In this speech – a speech for which (unnoticed in Norway) Stoltenberg was awarded the «useful idiot-price» in The Spectator – Stoltenberg states: «The following is absolutely crucial: You cannot force people to live together.» Thus he turns the facts upside down. No power in multi-ethnic Bosnia was trying to force people to live together. The three ethnic groups that were separated into «parties» overnight from 1991–92, rhetorically at first, and then physically and geographically, lived together until «ethnic cleansing» started in Bosnia in the spring of 1992. What they were forced to do, through expulsions, mass rapes and killings and led by Bosnian-Serbian extremists and «conflict entrepreneurs» (Espen Barth Eide) (head of the department of international politics at NUPI, Norwegian Institute of Foreign Politics) was to live separately, in ethnically homogenous mini states, drawn out by the «peace plans» of Owen and Stoltenberg. Thus Milosevic’s and Karadzic’s aim of ethnic separation was realized without great troubles, while Stoltenberg contributed to forcing weaker party – the Bosniaks led by Izetbegovic – to accept the plan as the only possible solution.

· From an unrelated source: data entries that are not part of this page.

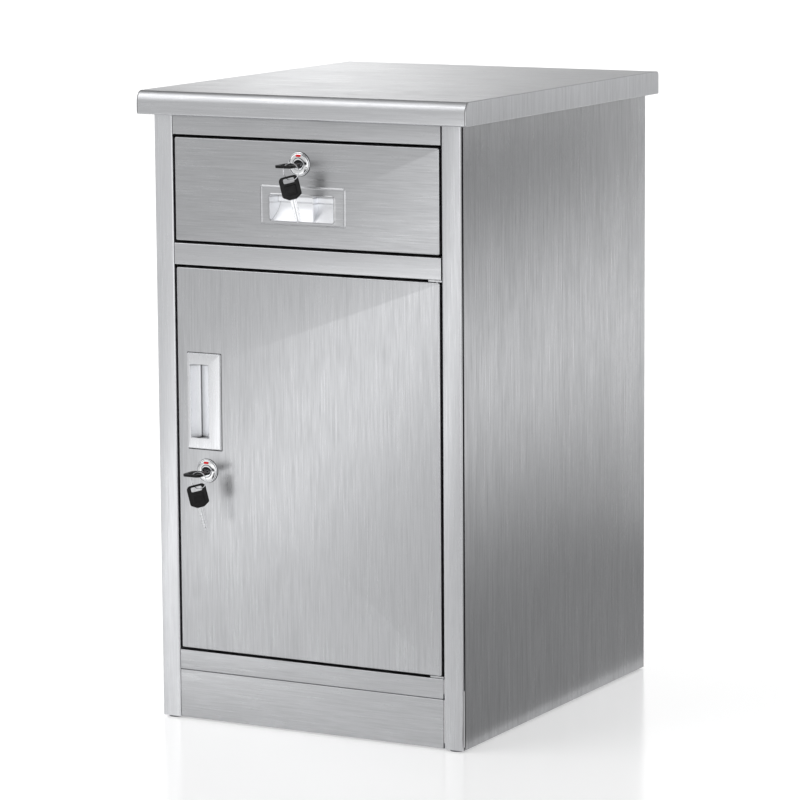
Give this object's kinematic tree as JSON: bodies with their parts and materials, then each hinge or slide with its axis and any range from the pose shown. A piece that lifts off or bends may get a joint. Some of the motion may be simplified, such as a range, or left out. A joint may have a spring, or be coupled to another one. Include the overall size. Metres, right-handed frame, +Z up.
{
  "type": "bedside cabinet",
  "caption": "Stainless steel hospital bedside cabinet with an overhanging worktop, a lockable drawer with a recessed pull, and a lockable door over a shelf.",
  "frame": {"origin": "on the floor, under the middle of the whole object's box (the keys reach 14 mm further forward than the worktop)", "axes": "+Z up, front faces -Y, +X to the right seen from the front"},
  "size_m": [0.44, 0.549, 0.76],
  "materials": {
    "brushed_steel": "long-grain brushed stainless steel, satin",
    "interior_steel": "plain mill-finish stainless sheet",
    "zinc_steel": "zinc-plated steel",
    "polished_chrome": "polished chrome plate",
    "satin_chrome": "satin chrome plate",
    "key_steel": "nickel-plated steel",
    "black_plastic": "black moulded plastic",
    "grey_plastic": "grey moulded plastic",
    "board": "raw fibreboard"
  },
  "bodies": {
    "cabinet": {"worktop": "brushed_steel", "worktop_core": "board", "side_panel_left": "brushed_steel", "side_panel_right": "brushed_steel", "back_panel": "brushed_steel", "front_post_left": "brushed_steel", "front_post_right": "brushed_steel", "kick_plate": "brushed_steel", "bottom_rail": "brushed_steel", "middle_rail": "brushed_steel", "upper_rail": "brushed_steel", "liner_left": "interior_steel", "liner_right": "interior_steel", "floor_panel": "interior_steel", "divider_panel": "interior_steel", "shelf": "interior_steel", "shelf_rest_left": "zinc_steel", "shelf_rest_right": "zinc_steel", "slide_outer_left": "zinc_steel", "slide_outer_right": "zinc_steel", "hinge_pivot_top": "zinc_steel", "hinge_pivot_bottom": "zinc_steel", "glide_front_left": "grey_plastic", "glide_front_right": "grey_plastic", "glide_rear_left": "grey_plastic", "glide_rear_right": "grey_plastic"},
    "slide_middles": {"slide_middle_left": "zinc_steel", "slide_middle_right": "zinc_steel"},
    "drawer": {"drawer_front": "brushed_steel", "drawer_inner_front": "interior_steel", "drawer_side_left": "interior_steel", "drawer_side_right": "interior_steel", "drawer_bottom": "interior_steel", "drawer_back": "interior_steel", "drawer_pull": "polished_chrome", "slide_inner_left": "zinc_steel", "slide_inner_right": "zinc_steel", "drawer_lock_housing": "polished_chrome", "drawer_lock_nut": "zinc_steel"},
    "door": {"door_outer": "brushed_steel", "door_inner": "interior_steel", "door_pull": "satin_chrome", "door_lock_housing": "polished_chrome", "door_lock_nut": "zinc_steel"},
    "drawer_plug": {"drawer_lock_plug": "polished_chrome", "drawer_lock_cam": "zinc_steel"},
    "drawer_key": {"drawer_key_bow": "black_plastic", "drawer_key_blade": "key_steel"},
    "drawer_ring": {"drawer_key_ring": "key_steel"},
    "drawer_spare": {"drawer_spare_bow": "black_plastic", "drawer_spare_blade": "key_steel"},
    "door_plug": {"door_lock_plug": "polished_chrome", "door_lock_cam": "zinc_steel"},
    "door_key": {"door_key_bow": "black_plastic", "door_key_blade": "key_steel"},
    "door_ring": {"door_key_ring": "key_steel"},
    "door_spare": {"door_spare_bow": "black_plastic", "door_spare_blade": "key_steel"}
  },
  "joints": [
    {"name": "drawer_slide", "type": "slide", "parent": "cabinet", "child": "drawer", "axis": [0, -1, 0], "range_m": [0, 0.36]},
    {"name": "slide_middle_travel", "type": "slide", "parent": "cabinet", "child": "slide_middles", "axis": [0, -1, 0], "range_m": [0, 0.18]},
    {"name": "door_hinge", "type": "hinge", "parent": "cabinet", "child": "door", "pos_m": [0.171, -0.22455, 0.0855], "axis": [0, 0, 1], "range_deg": [0, 105]},
    {"name": "drawer_lock_turn", "type": "hinge", "parent": "drawer", "child": "drawer_plug", "pos_m": [-0.0065, -0.23055, 0.68], "axis": [0, 1, 0], "range_deg": [0, 90]},
    {"name": "drawer_key_pull", "type": "slide", "parent": "drawer_plug", "child": "drawer_key", "axis": [0, -1, 0], "range_m": [0, 0.03]},
    {"name": "drawer_ring_turn", "type": "hinge", "parent": "drawer_key", "child": "drawer_ring", "pos_m": [0.002, -0.26505, 0.68], "axis": [0, 1, 0], "range_deg": [-90, 0]},
    {"name": "drawer_spare_swing", "type": "hinge", "parent": "drawer_ring", "child": "drawer_spare", "pos_m": [0.002, -0.26505, 0.6645], "axis": [0, 1, 0], "range_deg": [-15, 15]},
    {"name": "door_lock_turn", "type": "hinge", "parent": "door", "child": "door_plug", "pos_m": [-0.1377, -0.23055, 0.3074], "axis": [0, 1, 0], "range_deg": [0, 90]},
    {"name": "door_key_pull", "type": "slide", "parent": "door_plug", "child": "door_key", "axis": [0, -1, 0], "range_m": [0, 0.03]},
    {"name": "door_ring_turn", "type": "hinge", "parent": "door_key", "child": "door_ring", "pos_m": [-0.1292, -0.26505, 0.3074], "axis": [0, 1, 0], "range_deg": [-90, 0]},
    {"name": "door_spare_swing", "type": "hinge", "parent": "door_ring", "child": "door_spare", "pos_m": [-0.1292, -0.26505, 0.2919], "axis": [0, 1, 0], "range_deg": [-15, 15]}
  ],
  "couplings": [
    {"joint": "slide_middle_travel", "follows": "drawer_slide", "ratio": 0.5},
    {"joint": "drawer_ring_turn", "follows": "drawer_lock_turn", "ratio": -1},
    {"joint": "door_ring_turn", "follows": "door_lock_turn", "ratio": -1}
  ]
}
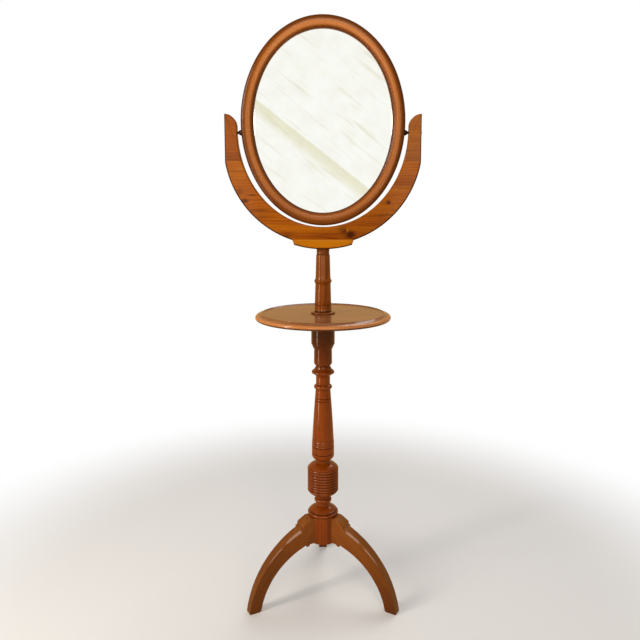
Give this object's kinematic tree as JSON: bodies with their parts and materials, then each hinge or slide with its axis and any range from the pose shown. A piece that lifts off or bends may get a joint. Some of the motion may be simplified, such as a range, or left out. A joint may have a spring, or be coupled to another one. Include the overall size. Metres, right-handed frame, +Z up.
{
  "type": "shaving stand",
  "caption": "Floor-standing wooden shaving stand: oval mirror tilting in a curved yoke over a round tray, on a turned column with splayed sabre legs.",
  "frame": {"origin": "on the floor, straight below the axis of the turned column", "axes": "+Z up; the mirror faces -Y; +X to the right of someone facing the mirror"},
  "size_m": [0.5194, 0.4161, 1.5798],
  "materials": {
    "column_wood": "glossy red-brown varnish",
    "leg_wood": "glossy varnish",
    "tray_wood": "glossy varnish",
    "post_wood": "glossy varnish",
    "saddle_wood": "glossy varnish",
    "yoke_wood": "glossy varnish, knotty pine",
    "frame_wood": "glossy varnish",
    "dowel_wood": "raw beech",
    "block_wood": "raw softwood",
    "backboard_wood": "thin stained board",
    "silvered_glass": "polished",
    "pivot_iron": "blackened",
    "screw_iron": "dull, slightly tarnished"
  },
  "bodies": {
    "stand": {"column": "column_wood", "leg_left": "leg_wood", "leg_right": "leg_wood", "leg_back": "leg_wood", "tray": "tray_wood", "tray_screws": "screw_iron", "upper_post": "post_wood", "saddle_block": "saddle_wood", "saddle_screws": "screw_iron", "yoke_board": "yoke_wood", "yoke_horn_left": "yoke_wood", "yoke_horn_right": "yoke_wood", "yoke_dowels": "dowel_wood", "pivot_screw_left": "pivot_iron", "pivot_screw_right": "pivot_iron"},
    "mirror": {"mirror_frame": "frame_wood", "mirror_glass": "silvered_glass", "glazing_blocks": "block_wood", "backing_board": "backboard_wood", "backing_screws": "screw_iron", "pivot_boss_left": "pivot_iron", "pivot_boss_right": "pivot_iron"}
  },
  "joints": [
    {"name": "mirror_tilt", "type": "hinge", "parent": "stand", "child": "mirror", "pos_m": [0, 0, 1.2818], "axis": [1, 0, 0], "range_deg": [-160, 160]}
  ]
}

Finally, in claiming that the peace plans he recommended to the Bosniaks would have saved many human lives, including the victims of Srebrenica, and that the Dayton-agreement of December 1995 is not very different from (where territorial division is concerned) his and Owens’ rejected proposal, Stoltenberg overlooks the fact that his model is far from being legitimate according to  morality and international law. To sum up, following Wilhelm Agrell and Jesus Alcala:

The Dayton agreement is equivalent with an acceptance of the political result of horrid and systematic violations of international law. The precedence since the Second World War has been replaced by another, one that is not changed by processes against singular war criminals in the Hague. The agreements shows that both the original architects of the war and the organs of power responsible for the terror can survive by making themselves indispensable contracting parties.

Stoltenberg’s co-responsibility for Srebrenica boils down to the fact that he – despite having no responsibility for commanding the military of political authorities that enabled Mladic to get his hands on the enclave, through his three years as a central mediator contributed to the formation of a diplomatic, political and (indirectly) a military climate – of such a kind that Mladic was right in assuming he could do exactly what he wanted with the Muslim population of Srebrenica.